I’ve always said, for example, Edith Wharton, in my opinion, is just as good a writer as Henry James. Now if we took out the cover of her book and put his name on it, many people would have called those books really marvelous and  reinventing the glory of prose, that sort of thing, but she was female, and so it was just a good book.  But Henry James was Jesus Christ. I also think that he’s a good writer; I just think they can both be equally good.

I think it still happens today.  So if a man writes about the same subject as a woman, I think it’s edited differently, I think it’s marketed differently, I think the covers are different. It really does affect the way that it ends up going. So yes, it’s a good thing to talk about who’s getting reviewed, but I also think it’s important to talk about who’s being published and how are they being published. Are we putting  a sort of lilac cover with a flower on the cover because it’s now girly and then are we making the man’s cover look like it’s just great literature?

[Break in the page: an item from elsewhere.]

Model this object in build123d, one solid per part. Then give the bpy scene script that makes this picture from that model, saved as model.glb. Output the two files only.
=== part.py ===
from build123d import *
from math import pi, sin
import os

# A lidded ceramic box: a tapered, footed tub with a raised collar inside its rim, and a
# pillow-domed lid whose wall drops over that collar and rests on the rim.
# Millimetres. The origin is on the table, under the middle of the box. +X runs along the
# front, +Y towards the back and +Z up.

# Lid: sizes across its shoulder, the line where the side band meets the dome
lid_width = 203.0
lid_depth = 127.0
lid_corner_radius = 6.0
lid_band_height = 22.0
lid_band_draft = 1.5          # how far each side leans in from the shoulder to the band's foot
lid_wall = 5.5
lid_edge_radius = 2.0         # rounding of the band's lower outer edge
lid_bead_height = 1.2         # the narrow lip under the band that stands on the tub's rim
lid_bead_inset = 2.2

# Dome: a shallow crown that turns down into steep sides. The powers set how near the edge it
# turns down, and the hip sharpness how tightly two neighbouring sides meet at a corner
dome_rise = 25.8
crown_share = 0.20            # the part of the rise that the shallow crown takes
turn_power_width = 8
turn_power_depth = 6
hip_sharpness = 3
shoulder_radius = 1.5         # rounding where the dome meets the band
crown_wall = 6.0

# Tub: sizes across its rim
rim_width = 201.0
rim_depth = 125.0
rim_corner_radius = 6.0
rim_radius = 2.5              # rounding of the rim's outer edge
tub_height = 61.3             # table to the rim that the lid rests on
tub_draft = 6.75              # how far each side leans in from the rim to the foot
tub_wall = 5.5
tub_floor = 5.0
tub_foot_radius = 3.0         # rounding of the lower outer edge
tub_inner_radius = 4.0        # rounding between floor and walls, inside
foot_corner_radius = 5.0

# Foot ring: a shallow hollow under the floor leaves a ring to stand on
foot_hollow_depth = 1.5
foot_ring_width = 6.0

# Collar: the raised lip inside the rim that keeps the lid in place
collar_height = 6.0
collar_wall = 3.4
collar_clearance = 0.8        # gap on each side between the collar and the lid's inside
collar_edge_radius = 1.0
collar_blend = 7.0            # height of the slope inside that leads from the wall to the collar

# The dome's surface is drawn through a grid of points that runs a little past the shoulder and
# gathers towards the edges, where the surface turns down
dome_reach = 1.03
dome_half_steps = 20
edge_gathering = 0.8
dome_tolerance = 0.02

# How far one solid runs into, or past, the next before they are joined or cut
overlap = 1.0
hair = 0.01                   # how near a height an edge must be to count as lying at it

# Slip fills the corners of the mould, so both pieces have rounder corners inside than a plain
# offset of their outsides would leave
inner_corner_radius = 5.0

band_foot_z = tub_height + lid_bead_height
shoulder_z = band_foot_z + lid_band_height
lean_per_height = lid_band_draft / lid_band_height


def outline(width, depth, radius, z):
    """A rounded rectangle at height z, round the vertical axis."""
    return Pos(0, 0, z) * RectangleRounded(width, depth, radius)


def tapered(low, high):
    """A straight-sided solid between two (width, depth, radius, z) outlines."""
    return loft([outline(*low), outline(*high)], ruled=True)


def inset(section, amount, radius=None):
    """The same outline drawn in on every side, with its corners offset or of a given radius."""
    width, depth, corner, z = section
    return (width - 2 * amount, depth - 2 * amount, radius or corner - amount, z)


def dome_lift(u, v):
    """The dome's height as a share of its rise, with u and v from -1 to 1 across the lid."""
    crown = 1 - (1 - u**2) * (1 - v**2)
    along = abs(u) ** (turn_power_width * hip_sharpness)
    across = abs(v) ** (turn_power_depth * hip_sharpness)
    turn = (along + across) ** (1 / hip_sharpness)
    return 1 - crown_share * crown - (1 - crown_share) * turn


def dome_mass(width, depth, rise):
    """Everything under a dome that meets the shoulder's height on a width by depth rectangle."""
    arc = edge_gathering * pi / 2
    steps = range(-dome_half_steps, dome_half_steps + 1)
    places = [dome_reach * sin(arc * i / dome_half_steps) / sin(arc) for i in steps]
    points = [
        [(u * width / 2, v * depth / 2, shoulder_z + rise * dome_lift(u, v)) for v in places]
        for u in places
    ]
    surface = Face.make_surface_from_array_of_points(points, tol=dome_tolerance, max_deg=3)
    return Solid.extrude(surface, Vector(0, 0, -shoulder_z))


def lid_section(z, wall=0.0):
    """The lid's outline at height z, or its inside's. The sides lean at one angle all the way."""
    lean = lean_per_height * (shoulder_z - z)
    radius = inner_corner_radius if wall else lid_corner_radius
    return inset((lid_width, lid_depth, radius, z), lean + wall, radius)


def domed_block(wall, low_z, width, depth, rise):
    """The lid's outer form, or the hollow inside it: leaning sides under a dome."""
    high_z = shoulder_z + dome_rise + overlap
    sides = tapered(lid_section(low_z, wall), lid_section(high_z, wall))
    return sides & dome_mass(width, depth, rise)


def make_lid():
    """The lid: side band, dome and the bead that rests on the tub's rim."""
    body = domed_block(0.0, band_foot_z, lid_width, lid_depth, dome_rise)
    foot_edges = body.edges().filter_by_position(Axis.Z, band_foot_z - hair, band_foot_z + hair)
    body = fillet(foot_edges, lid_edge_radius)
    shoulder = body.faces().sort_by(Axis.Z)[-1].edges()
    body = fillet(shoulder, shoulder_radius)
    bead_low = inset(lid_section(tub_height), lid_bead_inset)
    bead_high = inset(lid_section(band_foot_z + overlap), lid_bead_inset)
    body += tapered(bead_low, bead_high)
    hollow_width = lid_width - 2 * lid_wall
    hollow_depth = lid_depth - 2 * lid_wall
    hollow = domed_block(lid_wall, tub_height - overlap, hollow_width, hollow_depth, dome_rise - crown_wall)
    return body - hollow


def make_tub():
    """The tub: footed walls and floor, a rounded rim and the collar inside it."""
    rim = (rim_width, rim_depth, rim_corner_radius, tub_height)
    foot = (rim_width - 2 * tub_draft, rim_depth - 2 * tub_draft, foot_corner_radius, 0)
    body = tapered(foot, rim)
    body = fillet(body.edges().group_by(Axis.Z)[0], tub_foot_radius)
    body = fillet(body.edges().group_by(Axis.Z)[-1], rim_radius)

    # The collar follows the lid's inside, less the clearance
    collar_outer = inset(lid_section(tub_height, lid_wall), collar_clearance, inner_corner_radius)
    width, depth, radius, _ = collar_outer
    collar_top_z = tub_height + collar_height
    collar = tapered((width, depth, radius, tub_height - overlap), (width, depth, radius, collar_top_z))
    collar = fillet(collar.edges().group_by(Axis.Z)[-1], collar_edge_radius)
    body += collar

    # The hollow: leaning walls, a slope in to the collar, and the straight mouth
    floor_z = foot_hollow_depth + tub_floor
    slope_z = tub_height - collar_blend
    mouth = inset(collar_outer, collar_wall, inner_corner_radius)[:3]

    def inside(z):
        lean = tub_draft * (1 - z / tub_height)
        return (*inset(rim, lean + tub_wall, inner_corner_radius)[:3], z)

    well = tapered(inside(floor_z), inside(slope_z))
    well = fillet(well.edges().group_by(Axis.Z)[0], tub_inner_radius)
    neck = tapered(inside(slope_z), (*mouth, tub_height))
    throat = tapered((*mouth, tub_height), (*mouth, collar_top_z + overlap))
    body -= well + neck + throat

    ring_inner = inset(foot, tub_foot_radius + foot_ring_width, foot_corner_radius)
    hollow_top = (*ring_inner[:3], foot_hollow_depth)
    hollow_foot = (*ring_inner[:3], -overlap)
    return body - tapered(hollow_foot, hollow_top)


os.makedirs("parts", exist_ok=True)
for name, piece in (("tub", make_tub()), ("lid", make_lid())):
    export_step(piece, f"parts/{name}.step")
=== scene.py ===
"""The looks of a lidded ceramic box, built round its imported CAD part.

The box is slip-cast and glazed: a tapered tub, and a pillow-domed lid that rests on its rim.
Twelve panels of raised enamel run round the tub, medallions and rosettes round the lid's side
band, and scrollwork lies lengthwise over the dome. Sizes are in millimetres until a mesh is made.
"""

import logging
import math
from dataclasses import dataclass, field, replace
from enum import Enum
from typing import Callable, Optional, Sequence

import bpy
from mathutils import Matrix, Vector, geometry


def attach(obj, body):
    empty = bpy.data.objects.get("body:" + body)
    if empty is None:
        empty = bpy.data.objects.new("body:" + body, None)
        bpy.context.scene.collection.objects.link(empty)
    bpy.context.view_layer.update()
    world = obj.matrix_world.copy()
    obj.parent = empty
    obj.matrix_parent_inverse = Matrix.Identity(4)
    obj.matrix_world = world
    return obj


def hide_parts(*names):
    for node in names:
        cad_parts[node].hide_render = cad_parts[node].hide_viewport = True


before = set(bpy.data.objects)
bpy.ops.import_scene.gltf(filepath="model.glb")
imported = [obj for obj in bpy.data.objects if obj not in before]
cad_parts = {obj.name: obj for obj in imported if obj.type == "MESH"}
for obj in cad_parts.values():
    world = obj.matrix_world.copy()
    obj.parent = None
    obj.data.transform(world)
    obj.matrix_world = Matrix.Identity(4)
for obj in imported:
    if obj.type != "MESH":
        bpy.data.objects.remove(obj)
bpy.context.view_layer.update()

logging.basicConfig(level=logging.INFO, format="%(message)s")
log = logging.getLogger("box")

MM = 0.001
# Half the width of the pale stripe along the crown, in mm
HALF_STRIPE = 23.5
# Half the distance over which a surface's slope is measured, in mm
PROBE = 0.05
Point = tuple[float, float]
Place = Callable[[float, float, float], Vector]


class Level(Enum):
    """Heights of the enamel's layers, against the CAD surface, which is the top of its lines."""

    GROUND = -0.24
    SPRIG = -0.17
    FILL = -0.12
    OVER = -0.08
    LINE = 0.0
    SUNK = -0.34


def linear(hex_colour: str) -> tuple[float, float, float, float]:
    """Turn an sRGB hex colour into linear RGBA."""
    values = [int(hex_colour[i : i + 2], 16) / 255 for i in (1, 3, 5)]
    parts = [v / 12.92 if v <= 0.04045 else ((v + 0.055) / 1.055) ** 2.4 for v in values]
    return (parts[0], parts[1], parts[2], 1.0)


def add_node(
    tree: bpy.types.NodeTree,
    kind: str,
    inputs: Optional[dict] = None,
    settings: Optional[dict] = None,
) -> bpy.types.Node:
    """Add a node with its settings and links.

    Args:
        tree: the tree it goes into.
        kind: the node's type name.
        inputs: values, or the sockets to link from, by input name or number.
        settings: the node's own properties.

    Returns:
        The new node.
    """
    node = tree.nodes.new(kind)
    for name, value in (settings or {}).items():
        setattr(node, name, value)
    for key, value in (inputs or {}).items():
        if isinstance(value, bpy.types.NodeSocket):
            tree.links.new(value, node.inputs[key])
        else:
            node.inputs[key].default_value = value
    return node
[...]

Anything you want to say about "Americanah" that we haven’t touched on?

I have just been thrilled by how it’s been read. Because when I was writing it I thought, I’m still getting royalty checks from "Half of a Yellow Sun" so I can write this book that nobody will buy, but I’m just writing it for myself. And I’ve just been thrilled that it’s been read and I’ve actually been really surprised. Really, really surprised! I thought people would ban it and burn it or something, not review it. So, yeah, I’m actually really pleased.

Why were you so surprised?

Well, I thought because of the early readership. I had people read it early on and, you know, well-meaning people said to me, you should take out the blogs. I didn’t get much positive feedback. Only because most of these people were protective of me -- it was sort of like a "tone it down, make it easier to swallow" kind of thing. And I just thought if I do that then it’s not the book I want to write.